### [EXERCISE DESCRIPTION]
Starting at the line that contains "const extent = new" and stopping at the line that contains "if empty is", repeat every line exactly, the two end lines included, and nothing else.
--- SOURCE DATA ---
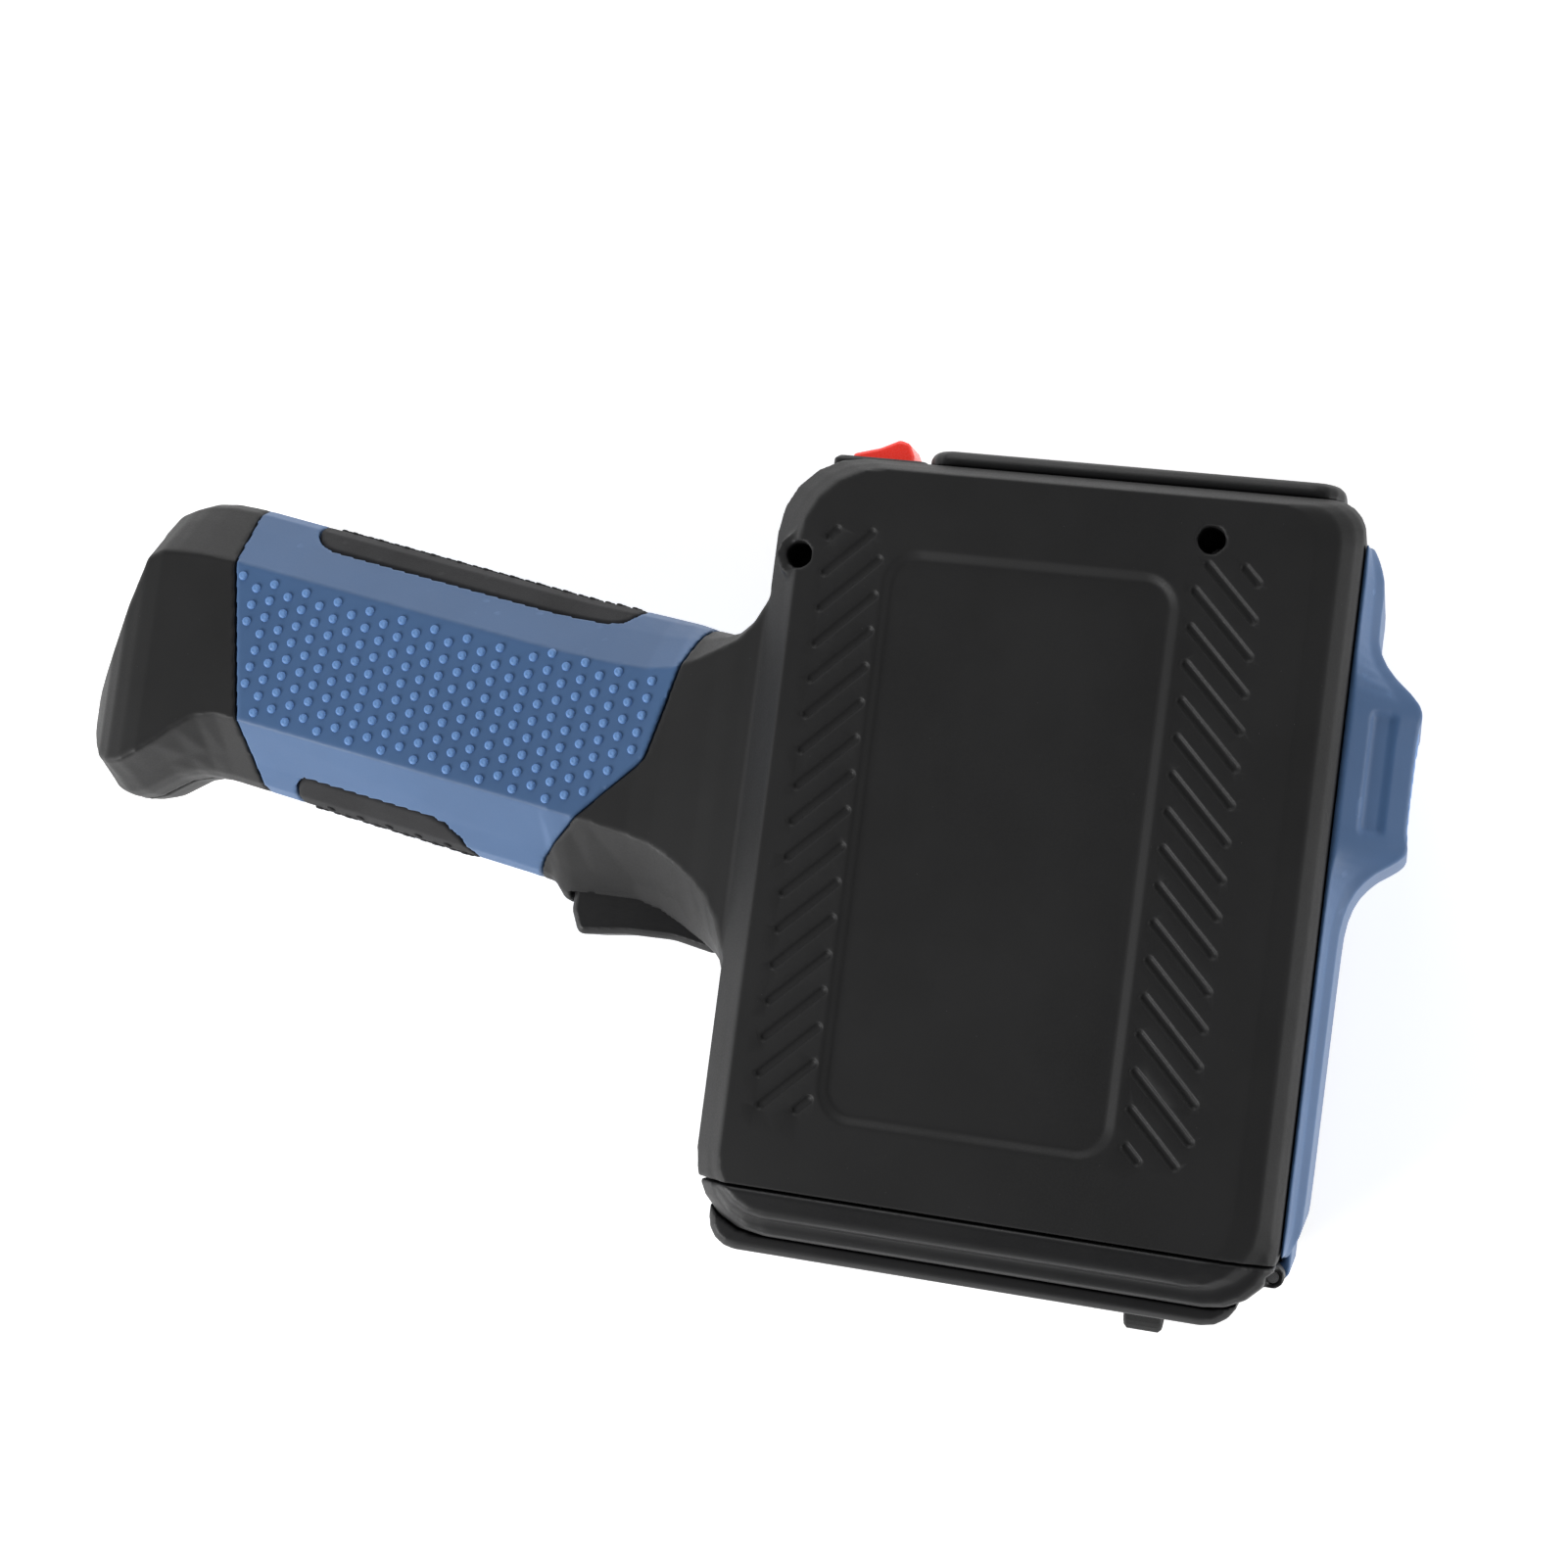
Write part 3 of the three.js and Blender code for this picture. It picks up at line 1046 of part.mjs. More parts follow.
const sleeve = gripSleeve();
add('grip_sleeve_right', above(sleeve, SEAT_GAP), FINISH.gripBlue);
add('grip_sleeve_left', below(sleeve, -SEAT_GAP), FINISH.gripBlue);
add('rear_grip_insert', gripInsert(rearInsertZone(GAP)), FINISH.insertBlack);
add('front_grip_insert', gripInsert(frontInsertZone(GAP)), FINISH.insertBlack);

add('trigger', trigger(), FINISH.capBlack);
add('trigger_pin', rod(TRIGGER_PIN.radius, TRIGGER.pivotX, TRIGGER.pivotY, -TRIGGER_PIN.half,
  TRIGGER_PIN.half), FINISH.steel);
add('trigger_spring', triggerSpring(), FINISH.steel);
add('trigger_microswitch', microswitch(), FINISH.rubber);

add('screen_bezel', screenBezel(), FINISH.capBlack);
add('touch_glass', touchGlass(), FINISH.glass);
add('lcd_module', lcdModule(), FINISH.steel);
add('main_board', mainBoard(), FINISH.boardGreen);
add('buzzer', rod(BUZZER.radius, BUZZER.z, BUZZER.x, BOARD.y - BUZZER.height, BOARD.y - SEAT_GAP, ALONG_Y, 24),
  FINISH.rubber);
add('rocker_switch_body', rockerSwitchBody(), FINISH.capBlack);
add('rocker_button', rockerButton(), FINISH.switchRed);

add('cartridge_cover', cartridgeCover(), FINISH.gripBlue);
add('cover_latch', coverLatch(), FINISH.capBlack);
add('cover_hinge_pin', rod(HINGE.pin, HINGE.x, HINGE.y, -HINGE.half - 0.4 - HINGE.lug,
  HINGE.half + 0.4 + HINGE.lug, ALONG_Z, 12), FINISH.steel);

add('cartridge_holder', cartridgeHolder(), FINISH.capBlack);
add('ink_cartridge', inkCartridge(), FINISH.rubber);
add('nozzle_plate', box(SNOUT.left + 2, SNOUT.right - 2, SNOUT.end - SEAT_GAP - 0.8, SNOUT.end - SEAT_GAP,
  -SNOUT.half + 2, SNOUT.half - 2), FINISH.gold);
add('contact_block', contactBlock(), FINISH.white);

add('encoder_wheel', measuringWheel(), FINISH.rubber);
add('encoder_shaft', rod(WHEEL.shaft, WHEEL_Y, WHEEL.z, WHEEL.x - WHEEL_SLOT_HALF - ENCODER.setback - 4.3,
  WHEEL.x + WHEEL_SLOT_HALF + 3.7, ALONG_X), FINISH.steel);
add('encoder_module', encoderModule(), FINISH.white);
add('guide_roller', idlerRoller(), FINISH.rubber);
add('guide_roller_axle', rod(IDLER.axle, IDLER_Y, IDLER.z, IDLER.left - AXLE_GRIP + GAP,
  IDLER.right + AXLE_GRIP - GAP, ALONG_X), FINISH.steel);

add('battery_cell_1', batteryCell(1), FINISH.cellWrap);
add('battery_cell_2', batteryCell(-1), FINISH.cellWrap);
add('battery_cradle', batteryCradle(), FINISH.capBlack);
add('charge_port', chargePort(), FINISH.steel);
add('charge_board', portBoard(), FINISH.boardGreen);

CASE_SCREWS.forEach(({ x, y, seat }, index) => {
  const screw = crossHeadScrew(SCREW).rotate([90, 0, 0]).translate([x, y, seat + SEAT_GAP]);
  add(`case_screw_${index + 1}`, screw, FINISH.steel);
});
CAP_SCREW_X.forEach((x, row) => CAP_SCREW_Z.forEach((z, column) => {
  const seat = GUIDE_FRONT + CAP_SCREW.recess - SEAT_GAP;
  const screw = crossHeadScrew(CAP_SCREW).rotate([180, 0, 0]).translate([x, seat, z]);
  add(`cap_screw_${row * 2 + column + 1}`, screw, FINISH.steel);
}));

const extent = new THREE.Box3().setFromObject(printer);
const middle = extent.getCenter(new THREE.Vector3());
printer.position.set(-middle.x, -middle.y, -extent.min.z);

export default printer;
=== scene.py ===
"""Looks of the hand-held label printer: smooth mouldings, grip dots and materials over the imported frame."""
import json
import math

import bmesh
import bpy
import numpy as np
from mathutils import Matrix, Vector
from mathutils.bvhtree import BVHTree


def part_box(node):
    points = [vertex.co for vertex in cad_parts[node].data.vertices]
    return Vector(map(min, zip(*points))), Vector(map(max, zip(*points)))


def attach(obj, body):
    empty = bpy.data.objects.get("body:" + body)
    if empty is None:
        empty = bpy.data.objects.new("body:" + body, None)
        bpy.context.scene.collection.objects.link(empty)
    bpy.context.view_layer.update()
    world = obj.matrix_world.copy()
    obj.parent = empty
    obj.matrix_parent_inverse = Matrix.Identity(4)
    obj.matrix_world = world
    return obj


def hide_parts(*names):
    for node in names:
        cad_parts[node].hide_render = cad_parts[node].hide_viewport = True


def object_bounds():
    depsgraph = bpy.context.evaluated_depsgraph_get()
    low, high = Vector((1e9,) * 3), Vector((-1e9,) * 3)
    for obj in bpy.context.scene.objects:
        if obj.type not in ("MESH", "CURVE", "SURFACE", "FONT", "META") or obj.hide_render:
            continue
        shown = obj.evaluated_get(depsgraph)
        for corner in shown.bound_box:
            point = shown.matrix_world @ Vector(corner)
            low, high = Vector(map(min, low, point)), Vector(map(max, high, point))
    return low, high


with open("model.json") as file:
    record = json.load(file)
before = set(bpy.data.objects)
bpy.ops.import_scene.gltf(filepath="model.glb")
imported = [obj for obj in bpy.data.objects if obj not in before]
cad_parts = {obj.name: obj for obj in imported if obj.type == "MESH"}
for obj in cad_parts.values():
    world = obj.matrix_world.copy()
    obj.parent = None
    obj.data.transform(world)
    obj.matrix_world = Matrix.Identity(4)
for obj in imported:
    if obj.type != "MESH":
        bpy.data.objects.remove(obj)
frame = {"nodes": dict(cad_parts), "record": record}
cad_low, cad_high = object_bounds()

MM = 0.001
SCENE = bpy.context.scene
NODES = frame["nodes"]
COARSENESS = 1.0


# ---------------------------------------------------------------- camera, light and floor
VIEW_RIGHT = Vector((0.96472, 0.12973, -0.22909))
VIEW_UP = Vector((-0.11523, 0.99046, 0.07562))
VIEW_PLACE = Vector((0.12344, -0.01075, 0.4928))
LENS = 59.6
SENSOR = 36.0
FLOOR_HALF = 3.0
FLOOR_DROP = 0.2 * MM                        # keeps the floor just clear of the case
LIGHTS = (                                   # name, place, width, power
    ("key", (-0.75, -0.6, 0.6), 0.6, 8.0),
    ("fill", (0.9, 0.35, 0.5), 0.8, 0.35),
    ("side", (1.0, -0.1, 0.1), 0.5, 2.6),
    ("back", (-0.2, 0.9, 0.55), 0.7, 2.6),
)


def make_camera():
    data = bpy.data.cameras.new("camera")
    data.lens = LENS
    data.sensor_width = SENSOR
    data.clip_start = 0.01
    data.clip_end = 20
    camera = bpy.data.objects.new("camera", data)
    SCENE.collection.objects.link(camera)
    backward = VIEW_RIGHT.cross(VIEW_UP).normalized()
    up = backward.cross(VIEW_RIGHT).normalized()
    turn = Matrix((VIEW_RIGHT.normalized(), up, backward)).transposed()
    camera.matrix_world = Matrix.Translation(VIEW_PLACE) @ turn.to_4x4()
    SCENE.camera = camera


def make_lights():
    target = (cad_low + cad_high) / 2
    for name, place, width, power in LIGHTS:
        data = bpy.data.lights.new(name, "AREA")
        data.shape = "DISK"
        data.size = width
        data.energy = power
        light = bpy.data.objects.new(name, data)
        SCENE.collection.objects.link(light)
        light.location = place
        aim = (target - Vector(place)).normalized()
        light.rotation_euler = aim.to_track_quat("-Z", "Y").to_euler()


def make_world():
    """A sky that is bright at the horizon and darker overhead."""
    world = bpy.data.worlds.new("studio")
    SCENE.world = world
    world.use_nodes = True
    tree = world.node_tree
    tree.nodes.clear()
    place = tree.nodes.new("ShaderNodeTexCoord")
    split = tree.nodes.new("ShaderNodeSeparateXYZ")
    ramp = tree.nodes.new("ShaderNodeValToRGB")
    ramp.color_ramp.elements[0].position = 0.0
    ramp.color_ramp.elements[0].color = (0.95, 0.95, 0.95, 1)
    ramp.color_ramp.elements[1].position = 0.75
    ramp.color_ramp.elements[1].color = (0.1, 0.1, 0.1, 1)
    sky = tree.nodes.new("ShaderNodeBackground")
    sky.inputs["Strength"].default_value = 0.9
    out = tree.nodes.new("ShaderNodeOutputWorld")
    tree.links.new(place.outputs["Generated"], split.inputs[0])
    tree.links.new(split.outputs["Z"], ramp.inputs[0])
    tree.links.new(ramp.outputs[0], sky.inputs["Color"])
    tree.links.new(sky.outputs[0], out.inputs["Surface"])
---
### [FINAL RESULT]
const extent = new THREE.Box3().setFromObject(printer);
const middle = extent.getCenter(new THREE.Vector3());
printer.position.set(-middle.x, -middle.y, -extent.min.z);

export default printer;
=== scene.py ===
"""Looks of the hand-held label printer: smooth mouldings, grip dots and materials over the imported frame."""
import json
import math

import bmesh
import bpy
import numpy as np
from mathutils import Matrix, Vector
from mathutils.bvhtree import BVHTree


def part_box(node):
    points = [vertex.co for vertex in cad_parts[node].data.vertices]
    return Vector(map(min, zip(*points))), Vector(map(max, zip(*points)))


def attach(obj, body):
    empty = bpy.data.objects.get("body:" + body)
    if empty is None:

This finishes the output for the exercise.